Three-dimensional structure of the human transglutaminase 3 enzyme: binding of calcium ions change structure for activation
[TGM3_HUMAN] Catalyzes the calcium-dependent formation of isopeptide cross-links between glutamine and lysine residues in various proteins, as well as the conjugation of polyamines to proteins. Involved in the formation of the cornified envelope (CE), a specialized component consisting of covalent cross-links of proteins beneath the plasma membrane of terminally differentiated keratinocytes. Catalyzes small proline-rich proteins (SPRR1 and SPRR2) and LOR cross-linking to form small interchain oligomers, which are further cross-linked by TGM1 onto the growing CE scaffold (By similarity). In hair follicles, involved in cross-linking structural proteins to hardening the inner root sheath.

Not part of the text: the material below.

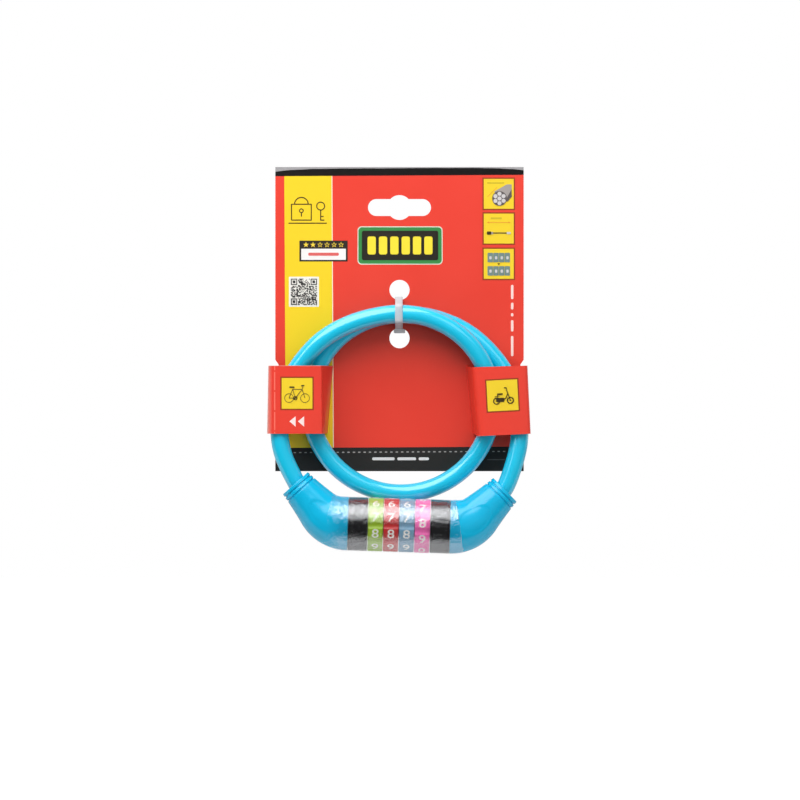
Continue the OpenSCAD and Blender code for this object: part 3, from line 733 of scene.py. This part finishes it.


# Red print with a line of perforation at the outer fold, lit by a painted highlight, a painted
# sheen on the left tab's outer fold and pale cut edges
def tabPrint(s):
    paint, cloud = boardPaint("tabPrint")
    x, y, z = paint.axes()
    # Dashes of perforation along the outer fold, drawn lighter than the red as a painted highlight
    # of the fold
    perforationHighlight = (abs(x - s["creaseX"]) < s["creaseHalf"]) * (y < s["creaseBehind"]) \
        * ((z - s["creaseFrom"]).maths("PINGPONG", s["creaseLong"]) > 0.5)
    # Painted sheen on the left tab's rounded outer fold, paler towards the outside, with a cloudy
    # strength
    foldSheenShare = ((s["foldSheenFrom"] - x) / s["foldSheenOver"]).maths("MAXIMUM", 0.0).maths("MINIMUM", 1.0)
    foldSheenShare = foldSheenShare * (y < s["foldSheenBehind"]) * (0.75 + (cloud - 0.5) * 0.3)
    cut = ((z > card["tabTop"] - 0.25) * (x < 0)).maths("MAXIMUM", z < card["tabFoot"] - 1.2)
    colour = paint.mix(s["tabShade"], s["red"], cloud)
    for above, where in ((s["perforationHighlight"], perforationHighlight), (s["foldSheen"], foldSheenShare), (s["cut"], cut * 0.6)):
        colour = paint.mix(colour, above, where)
    paint.set(Base_Color=colour, Coat_Weight=s["coat"],
              Roughness=s["rough"] + (cloud - 0.5) * 0.1)
    return paint.material


def arcPoints(cx, cz, r, start, end, steps=24):
    return [(cx + r * cos(radians(a)), cz + r * sin(radians(a)))
            for a in np.linspace(start, end, steps)]


# The board's edge, the hang slot and the two holes for the tie
def cardOutlines(c):
    half, step = c["width"] / 2, c["notchStep"]
    notch, tabTop, tabFoot = half - c["notch"], c["tabTop"], c["tabFoot"]
    right = [(half, c["top"]), (half, tabTop + c["notchHigh"]), (notch, tabTop + 2 * step),
             (notch, tabTop + step), (notch, tabFoot - step), (half, tabFoot - step),
             (half, c["foot"])]
    left = [(-x, z) for x, z in right[::-1]]
    end, r, hole = (c["slotW"] - c["slotH"]) / 2, c["slotH"] / 2, c["slotHole"] / 2
    meet = degrees(asin(r / hole))
    slot = (arcPoints(end, 0, r, -90, 90) + arcPoints(0, 0, hole, meet, 180 - meet)
            + arcPoints(-end, 0, r, 90, 270) + arcPoints(0, 0, hole, 180 + meet, 360 - meet))
    holes = [arcPoints(0, z, c["tieHole"] / 2, 0, 352.5, 47) for z in c["tieHoles"]]
    return [[left[-1], *right, *left[:-1]], slot, *holes]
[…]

Publication Abstract from PubMed
Transglutaminase (TGase) enzymes catalyze the formation of covalent cross-links between protein-bound glutamines and lysines in a calcium-dependent manner, but the role of Ca(2+) ions remains unclear. The TGase 3 isoform is widely expressed and is important for epithelial barrier formation. It is a zymogen, requiring proteolysis for activity. We have solved the three-dimensional structures of the zymogen and the activated forms at 2.2 and 2.1 A resolution, respectively, and examined the role of Ca(2+) ions. The zymogen binds one ion tightly that cannot be exchanged. Upon proteolysis, the enzyme exothermally acquires two more Ca(2+) ions that activate the enzyme, are exchangeable and are functionally replaceable by other lanthanide trivalent cations. Binding of a Ca(2+) ion at one of these sites opens a channel which exposes the key Trp236 and Trp327 residues that control substrate access to the active site. Together, these biochemical and structural data reveal for the first time in a TGase enzyme that Ca(2+) ions induce structural changes which at least in part dictate activity and, moreover, may confer substrate specificity.
Three-dimensional structure of the human transglutaminase 3 enzyme: binding of calcium ions changes structure for activation.,Ahvazi B, Kim HC, Kee SH, Nemes Z, Steinert PM EMBO J. 2002 May 1;21(9):2055-67. PMID:11980702
From MEDLINE®/PubMed®, a database of the U.S. National Library of Medicine.